* [Problem description]: Extract the complete listing and output it unchanged.

Object data in JSON:

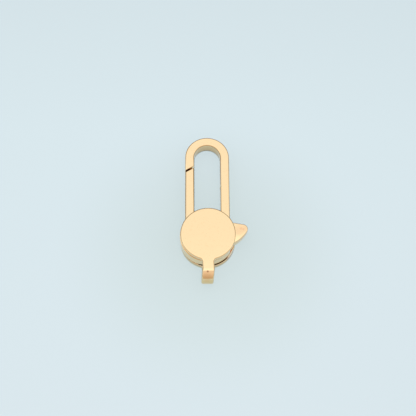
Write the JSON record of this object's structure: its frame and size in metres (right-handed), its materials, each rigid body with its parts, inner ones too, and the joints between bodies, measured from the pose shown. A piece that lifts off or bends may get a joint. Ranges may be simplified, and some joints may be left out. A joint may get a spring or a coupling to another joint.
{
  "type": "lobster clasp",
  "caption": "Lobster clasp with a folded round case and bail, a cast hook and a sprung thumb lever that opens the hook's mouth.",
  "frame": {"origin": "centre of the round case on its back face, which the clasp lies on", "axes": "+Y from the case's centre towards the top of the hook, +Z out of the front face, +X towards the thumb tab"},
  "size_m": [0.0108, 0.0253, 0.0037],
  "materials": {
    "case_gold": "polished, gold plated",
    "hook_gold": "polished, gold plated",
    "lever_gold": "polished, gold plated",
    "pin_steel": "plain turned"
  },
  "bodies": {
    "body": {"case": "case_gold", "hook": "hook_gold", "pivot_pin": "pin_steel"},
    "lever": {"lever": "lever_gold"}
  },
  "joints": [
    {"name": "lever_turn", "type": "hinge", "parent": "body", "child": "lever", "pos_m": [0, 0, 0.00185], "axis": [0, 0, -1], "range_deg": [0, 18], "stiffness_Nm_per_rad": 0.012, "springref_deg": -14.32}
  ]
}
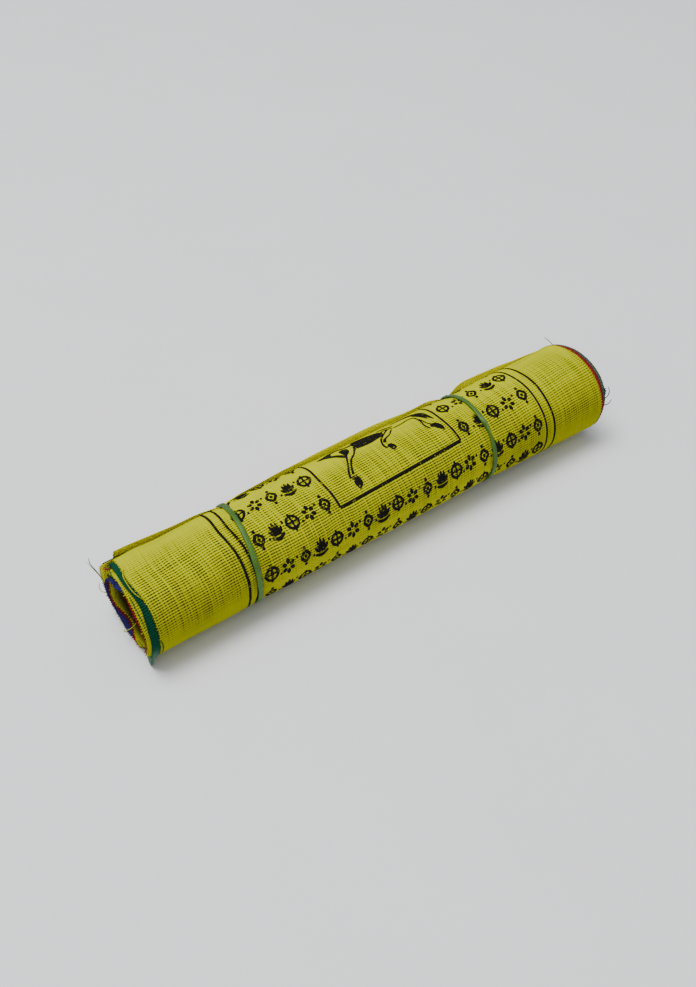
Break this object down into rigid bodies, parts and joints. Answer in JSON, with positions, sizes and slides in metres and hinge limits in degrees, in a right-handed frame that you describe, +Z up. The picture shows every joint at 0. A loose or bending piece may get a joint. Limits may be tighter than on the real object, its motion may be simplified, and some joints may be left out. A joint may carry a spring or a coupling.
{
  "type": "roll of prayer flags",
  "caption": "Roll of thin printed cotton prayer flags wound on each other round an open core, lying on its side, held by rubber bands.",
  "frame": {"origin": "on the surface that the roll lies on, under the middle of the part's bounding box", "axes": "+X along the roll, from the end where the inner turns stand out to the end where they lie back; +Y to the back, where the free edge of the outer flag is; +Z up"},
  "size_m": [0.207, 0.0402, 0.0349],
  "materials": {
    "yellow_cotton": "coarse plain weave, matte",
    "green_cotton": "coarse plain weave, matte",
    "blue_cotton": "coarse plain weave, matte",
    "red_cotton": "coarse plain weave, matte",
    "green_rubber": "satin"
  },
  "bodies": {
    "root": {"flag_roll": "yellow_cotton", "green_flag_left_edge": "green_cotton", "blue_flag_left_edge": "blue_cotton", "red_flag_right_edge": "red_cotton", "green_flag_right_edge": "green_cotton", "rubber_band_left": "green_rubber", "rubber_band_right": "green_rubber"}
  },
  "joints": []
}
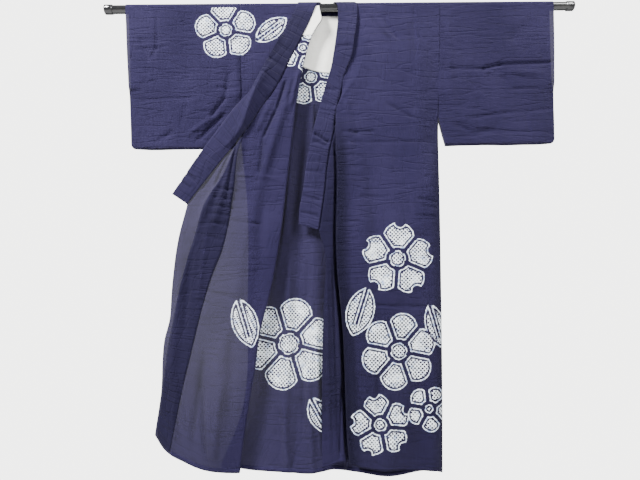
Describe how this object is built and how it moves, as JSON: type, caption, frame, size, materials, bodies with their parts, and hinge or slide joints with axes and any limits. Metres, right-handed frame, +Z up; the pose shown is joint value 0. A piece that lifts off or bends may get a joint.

* [Completed task]:
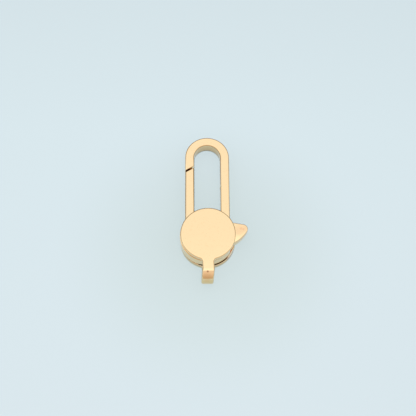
Write the JSON record of this object's structure: its frame and size in metres (right-handed), its materials, each rigid body with its parts, inner ones too, and the joints between bodies, measured from the pose shown. A piece that lifts off or bends may get a joint. Ranges may be simplified, and some joints may be left out. A joint may get a spring or a coupling to another joint.
{
  "type": "lobster clasp",
  "caption": "Lobster clasp with a folded round case and bail, a cast hook and a sprung thumb lever that opens the hook's mouth.",
  "frame": {"origin": "centre of the round case on its back face, which the clasp lies on", "axes": "+Y from the case's centre towards the top of the hook, +Z out of the front face, +X towards the thumb tab"},
  "size_m": [0.0108, 0.0253, 0.0037],
  "materials": {
    "case_gold": "polished, gold plated",
    "hook_gold": "polished, gold plated",
    "lever_gold": "polished, gold plated",
    "pin_steel": "plain turned"
  },
  "bodies": {
    "body": {"case": "case_gold", "hook": "hook_gold", "pivot_pin": "pin_steel"},
    "lever": {"lever": "lever_gold"}
  },
  "joints": [
    {"name": "lever_turn", "type": "hinge", "parent": "body", "child": "lever", "pos_m": [0, 0, 0.00185], "axis": [0, 0, -1], "range_deg": [0, 18], "stiffness_Nm_per_rad": 0.012, "springref_deg": -14.32}
  ]
}
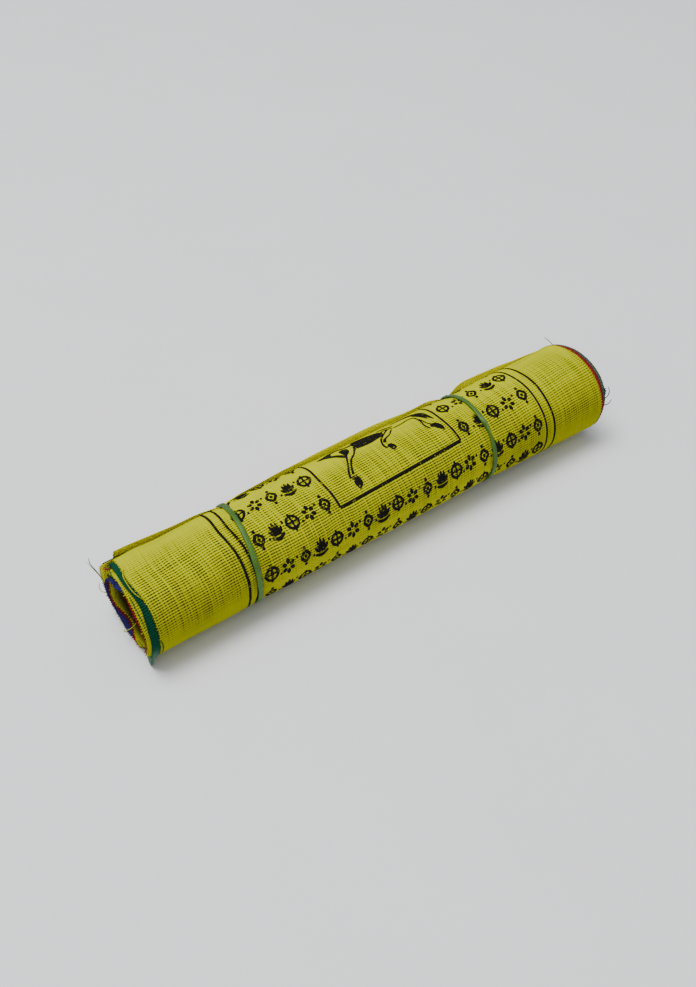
Break this object down into rigid bodies, parts and joints. Answer in JSON, with positions, sizes and slides in metres and hinge limits in degrees, in a right-handed frame that you describe, +Z up. The picture shows every joint at 0. A loose or bending piece may get a joint. Limits may be tighter than on the real object, its motion may be simplified, and some joints may be left out. A joint may carry a spring or a coupling.
{
  "type": "roll of prayer flags",
  "caption": "Roll of thin printed cotton prayer flags wound on each other round an open core, lying on its side, held by rubber bands.",
  "frame": {"origin": "on the surface that the roll lies on, under the middle of the part's bounding box", "axes": "+X along the roll, from the end where the inner turns stand out to the end where they lie back; +Y to the back, where the free edge of the outer flag is; +Z up"},
  "size_m": [0.207, 0.0402, 0.0349],
  "materials": {
    "yellow_cotton": "coarse plain weave, matte",
    "green_cotton": "coarse plain weave, matte",
    "blue_cotton": "coarse plain weave, matte",
    "red_cotton": "coarse plain weave, matte",
    "green_rubber": "satin"
  },
  "bodies": {
    "root": {"flag_roll": "yellow_cotton", "green_flag_left_edge": "green_cotton", "blue_flag_left_edge": "blue_cotton", "red_flag_right_edge": "red_cotton", "green_flag_right_edge": "green_cotton", "rubber_band_left": "green_rubber", "rubber_band_right": "green_rubber"}
  },
  "joints": []
}
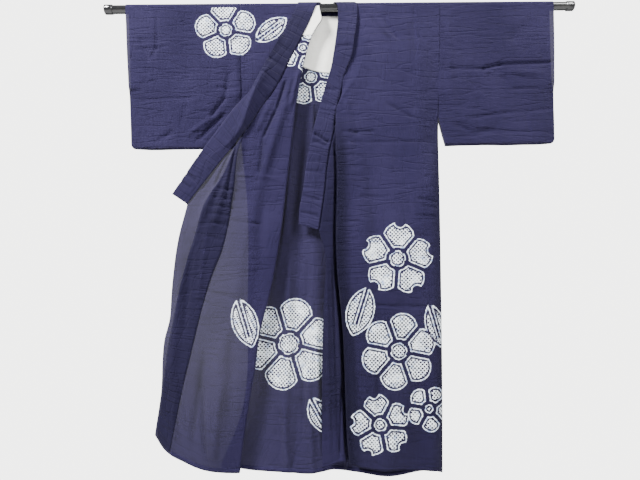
Describe how this object is built and how it moves, as JSON: type, caption, frame, size, materials, bodies with their parts, and hinge or slide joints with axes and any limits. Metres, right-handed frame, +Z up; the pose shown is joint value 0. A piece that lifts off or bends may get a joint.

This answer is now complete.